━━━ Source data

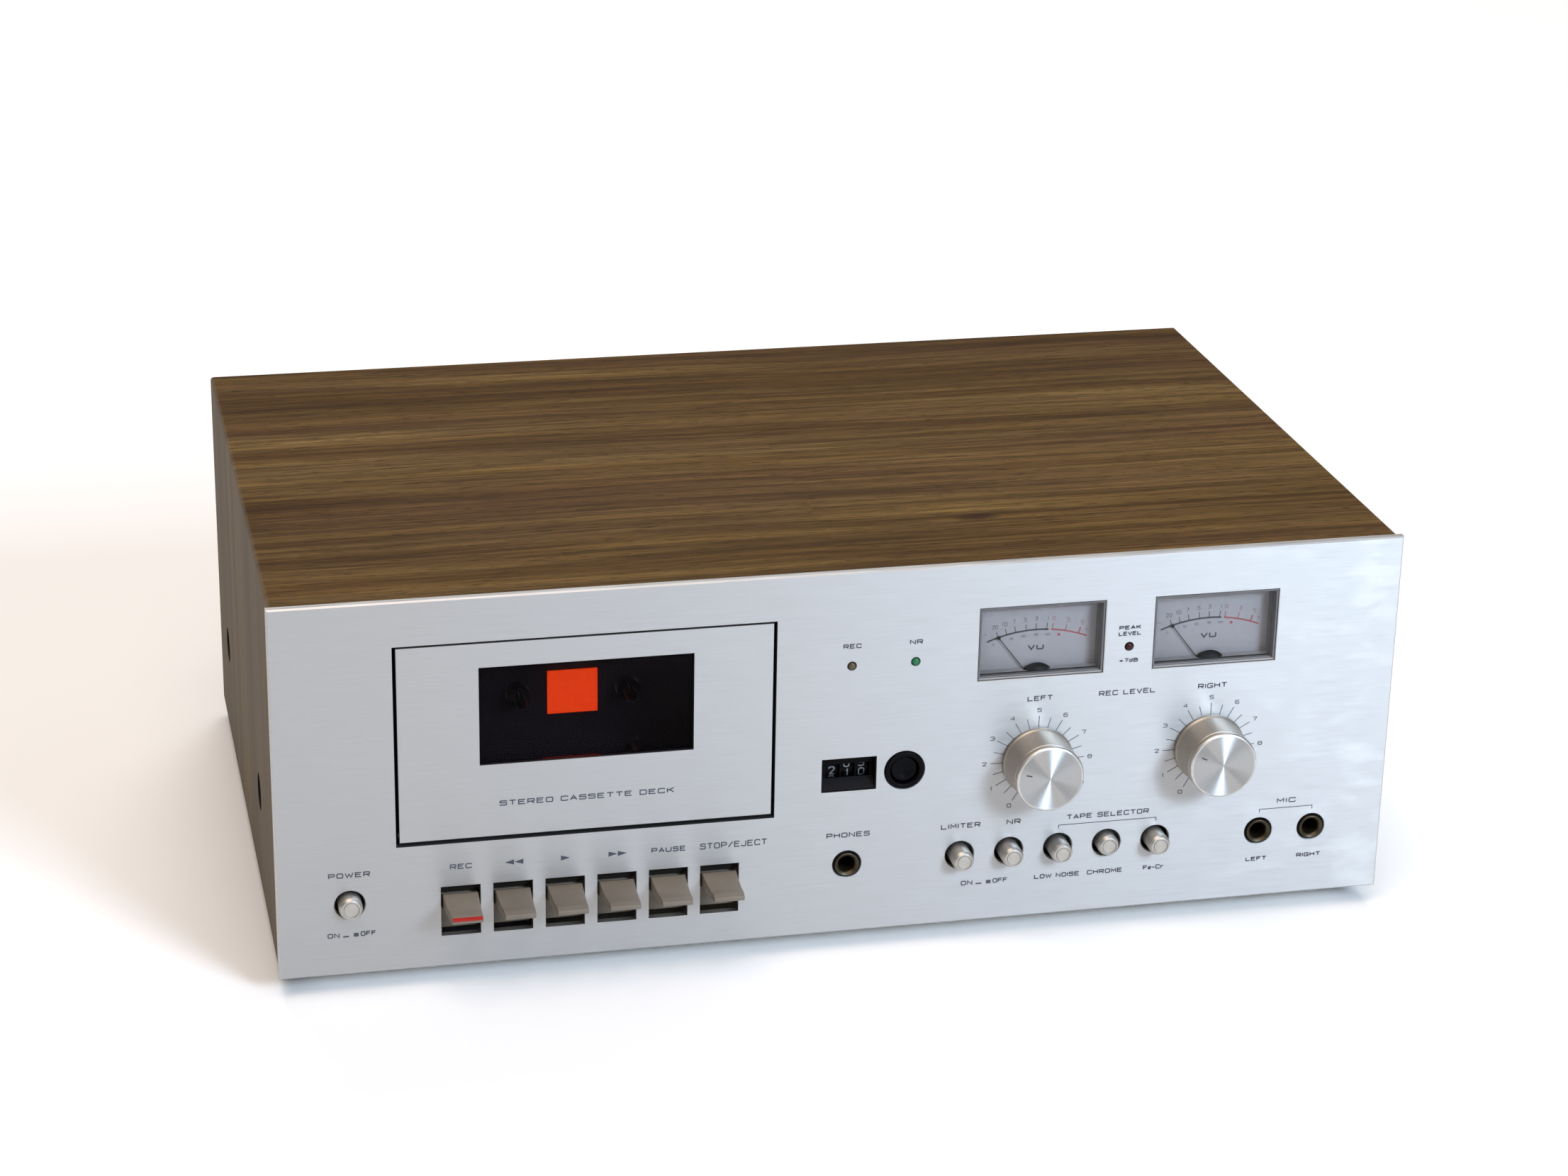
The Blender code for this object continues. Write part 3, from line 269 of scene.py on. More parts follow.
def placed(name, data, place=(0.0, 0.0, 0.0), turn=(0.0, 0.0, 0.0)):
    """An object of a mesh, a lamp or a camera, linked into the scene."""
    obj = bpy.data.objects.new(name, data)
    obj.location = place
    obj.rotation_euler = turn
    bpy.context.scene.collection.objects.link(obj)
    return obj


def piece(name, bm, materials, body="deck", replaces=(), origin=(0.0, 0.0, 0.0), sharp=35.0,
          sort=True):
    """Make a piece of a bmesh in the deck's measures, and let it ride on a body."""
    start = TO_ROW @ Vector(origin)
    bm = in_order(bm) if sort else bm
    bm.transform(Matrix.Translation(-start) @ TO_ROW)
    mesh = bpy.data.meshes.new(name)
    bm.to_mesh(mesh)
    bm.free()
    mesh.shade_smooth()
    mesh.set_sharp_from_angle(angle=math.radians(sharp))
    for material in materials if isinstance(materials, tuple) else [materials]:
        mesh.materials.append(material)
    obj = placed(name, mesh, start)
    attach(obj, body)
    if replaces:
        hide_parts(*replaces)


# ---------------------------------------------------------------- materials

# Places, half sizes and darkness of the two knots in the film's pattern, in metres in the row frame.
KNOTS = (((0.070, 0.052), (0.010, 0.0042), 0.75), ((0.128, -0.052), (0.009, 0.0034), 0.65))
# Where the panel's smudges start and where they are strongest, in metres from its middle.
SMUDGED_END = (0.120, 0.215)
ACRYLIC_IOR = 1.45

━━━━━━

What is being asked: Pick out the lines above that hold the string "replaces" and show them.

Solution for this exercise:
def piece(name, bm, materials, body="deck", replaces=(), origin=(0.0, 0.0, 0.0), sharp=35.0,
    if replaces:
        hide_parts(*replaces)